I am looking at implementing a a resolution-based theorem prover for propositional linear temporal logic (PLTL) (as opposed to a model checker). The ones out there (by Fisher et. al. and others) are complex on account have having to deal directly with temporal resolution. So looking for something quick and good enough for now (I'm not too concerned with retaining decidability or its efficiency at this point), I am considering the translation of PLTL into first order logic (FOL). The propositions are turned into unary predicates over numbers. This translation is well known and described in several places (eg Fisher)
p → p(i)
$\circ$p → p(i + 1)
$\diamond$p → ∃j. (j ≥ i) ∧ p(j)
$\Box$p → ∀j. (j ≥ i) ⇒ p(j)
The problem is that these first order formulas have distinguished symbols > and succ (as well as equality) - alternatively the FOL formulas are meant to be interpreted w.r.t. a natural number line which corresponds to the timeline of PLTL. Is there a good way to implement a resolution prover that can take into account or provide these symbols with their required interpretation?
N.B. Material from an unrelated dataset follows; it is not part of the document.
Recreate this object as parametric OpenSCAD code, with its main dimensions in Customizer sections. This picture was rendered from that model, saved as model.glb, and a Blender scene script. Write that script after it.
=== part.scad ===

More specifically:
- For example, would it work to add the theory of the successor function to the translation and go from there?
- How would I handle equality? (paramodulation?)
- I'd like to be able to implement this in Prolog but you can't encode equational theories like subsets of arithmetic in Prolog, but would Prolog's built-in arithmetic operators perhaps suffice?
Thanks!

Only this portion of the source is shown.